After years of cleaning up their balance sheets, public sector banks have emerged stronger with robust asset quality and profitability at record highs, which makes them particularly attractive to potential suitors. Record foreign capital inflows are reshaping the private sector banking space, making state-backed ones the prime candidates for the next wave of restructuring, whether led by domestic or foreign players.
While none of the PSU banks are anywhere near breaching their FDI cap of 20%, news reports say the government is mulling raising this limit to 49% to attract more capital. Adding to the momentum, the appointments committee of the Cabinet, in October, threw open top management roles in public sector banks to private-sector candidates. And just last week, finance minister Nirmala Sitharaman reiterated the government’s position that India needs many large, world-class banks.
Market experts say the stage looks set for another act in the public banking revival story.
“The earlier 2020–21 mergers have already delivered benefits such as stronger balance sheets, higher profitability, and improved cost synergies. With PSU banks now demonstrating normalized RoAs of ~1% and asset quality on par with private peers, the timing appears conducive for another phase of reform-led consolidation,” Right Horizons’ Rego said.
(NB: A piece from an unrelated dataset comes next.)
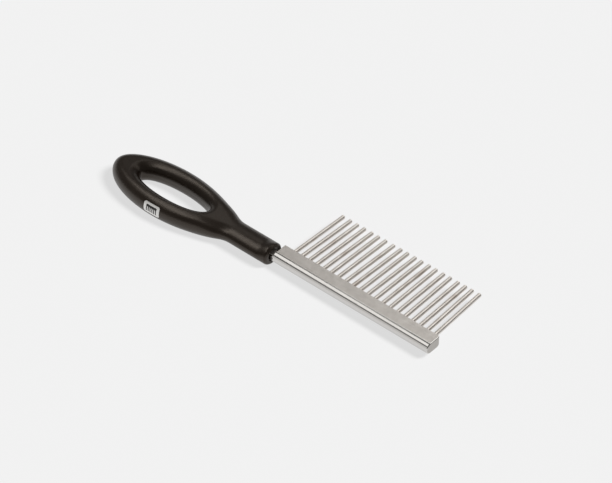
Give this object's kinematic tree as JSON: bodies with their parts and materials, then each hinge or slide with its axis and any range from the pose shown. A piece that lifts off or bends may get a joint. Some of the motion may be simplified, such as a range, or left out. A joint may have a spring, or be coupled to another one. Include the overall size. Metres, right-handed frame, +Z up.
{
  "type": "grooming comb",
  "caption": "Metal mane and coat comb with round steel teeth in a flat spine bar and a soft black handle with a finger loop.",
  "frame": {"origin": "bottom centre of the whole comb's box, with the comb lying flat", "axes": "+X along the comb from the finger loop to the bar's free end, +Y the way the teeth point, +Z up out of the flat"},
  "size_m": [0.2224, 0.066, 0.0131],
  "materials": {
    "bar_steel": "brushed flats, polished round back",
    "tooth_steel": "satin drawn wire",
    "grip_skin": "satin soft-touch black",
    "core_plastic": "moulded black plastic, hidden",
    "badge_metal": "satin silver"
  },
  "bodies": {
    "root": {"spine_bar": "bar_steel", "handle_core": "core_plastic", "handle_grip": "grip_skin", "badge_plate": "badge_metal", "tooth_01": "tooth_steel", "tooth_02": "tooth_steel", "tooth_03": "tooth_steel", "tooth_04": "tooth_steel", "tooth_05": "tooth_steel", "tooth_06": "tooth_steel", "tooth_07": "tooth_steel", "tooth_08": "tooth_steel", "tooth_09": "tooth_steel", "tooth_10": "tooth_steel", "tooth_11": "tooth_steel", "tooth_12": "tooth_steel", "tooth_13": "tooth_steel", "tooth_14": "tooth_steel", "tooth_15": "tooth_steel", "tooth_16": "tooth_steel", "tooth_17": "tooth_steel", "tooth_18": "tooth_steel", "tooth_19": "tooth_steel", "tooth_20": "tooth_steel"}
  },
  "joints": []
}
Reports of combining smaller lenders with stronger anchors and the possibility of allowing government stakes to fall below 51% indicate a shift toward greater autonomy, professional governance and private participation, he added.
Markets, of course, have a way of producing the unexpected. But if the ongoing rally and a supportive policy backdrop are any indication, India’s public sector lenders look poised for another phase of rerating and wealth creation.